Sarah had discovered the previous day that her mobile was not a fan of roaming so it was with some relief that I spotted her coming off the ski lift around lunchtime on the first day. We then had an easy hike to the hut and the first (of many) wheat beers and strudel binges where we met some fellow AV2-ers. This included a couple of Australians (one of whom turned out to be a pretty handy climber with both an ascent of El Cap and fourth in the World Cup bouldering on her cv!) that we would see often in the coming days. We also met two fell runners who were looking to do the whole AV2 in six days – the time we had allotted to complete half of it.

The next day dawned grey and murky but as our route ran along the base of some classic sheer dolomite peaks the vistas were still impressive, we made the second hut in good time. 

Alta Vista 2

This allowed me to go scrambling on the rocks above the hut (trying to catch marmots) and Sarah to investigate the accommodation (trying to catch 40 winks) before dinner.

Since the usual trail hut was busy, on the third day Sarah told me that we’d need to perform the Odle variation. Being a newcomer to the club I thought at first that this might involve an advanced two-to-a-bunk sleeping technique but it turned out we just had to divert off the main path for a day so as to stay at an alternative hut.  This turned out to be a great decision since not only was the hike fantastic, including a memorable climb up and over the Odle range into a stupendous green valley reminiscent of Hobbiton, it also resulted in us having a beer-fuelled singsong with some German hikers during the evening. 

However, it also meant we had a huge fourth day ahead of us: up and across the plateau of the Puez range, dropping down the other side and then steeply (very steeply) up into the fortress of the Sella range. In view of this, I had suggested the previous day that an Alpine Start might be appropriate; in the event, though, a night of singing and drinking suggested otherwise so we began our marathon, bleary-eyed at around 8 am.

Sarah Glover on the Alta Vista 2

Thankfully, 11 hours later we were clinging to cables two-thirds of the way up to the Pisciadu hut wondering when the pain would stop. After negotiating some small patches of snow and final steep (cable assisted) scrambling.

Puez range , Dolomites

we found ourselves within the Sella fortress with the hut, picturesquely set against the backdrop of a tarn, a few hundred yards away. Our arrival was right on the stroke of dinner so we didn’t have to wait long for some well deserved fodder and refreshment (wheat beer, obviously!

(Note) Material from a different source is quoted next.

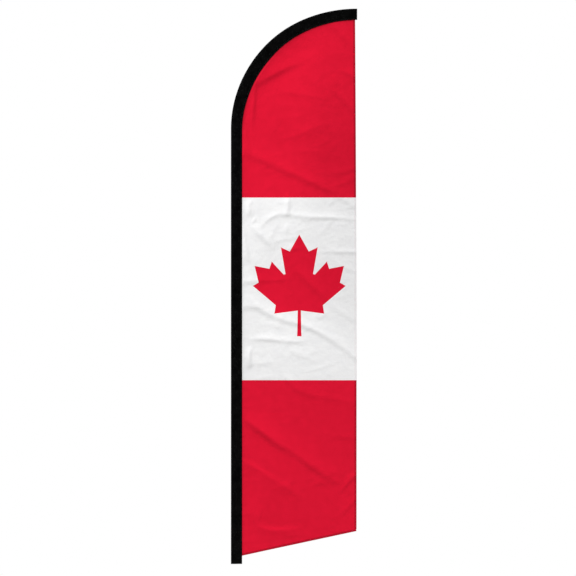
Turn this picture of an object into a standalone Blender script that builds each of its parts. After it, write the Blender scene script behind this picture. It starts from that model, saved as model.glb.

On day five we woke to leaden skies and even more leaden legs. The route that day crossed the Sella range (with a small side trip up Piz Boe, one of the highest peaks of the Dolomites at 3,152m) before dropping steeply – 600m in 1km steeply – to the Pordoi pass. Due to the previous day’s exertion this almost finished us off but we were not done quite yet. We then had a further climb and a ridge walk to complete before again dropping steeply to our final hut, this time set rather less picturesquely against an artificial reservoir. Dramatic views of the ‘Queen of the Dolomites’ (Mt Marmolada – not Sarah), a lucky glimpse of some wild chamois goats, and many, many Ricola sweets got us through and we  made the hut before a threatening looking thunderstorm rolled in.

We ate with the Australians for the last time that evening and wished them luck in completing the AV2 before making plans for our final day on the trail. Sarah suggested we take a short walk to Malga Ciapela where we could ascend Marmolada by cable car to take in the views and also see the First World War museum at the top.  Incredibly, Marmolada was the front line between the Austrian and Italian armies during the conflict and trenches were built into the rock almost at the summit. A via ferrata can be used to explore this further but with neither of us having this kit we will have to save that, and the second half of the AV2 for another time.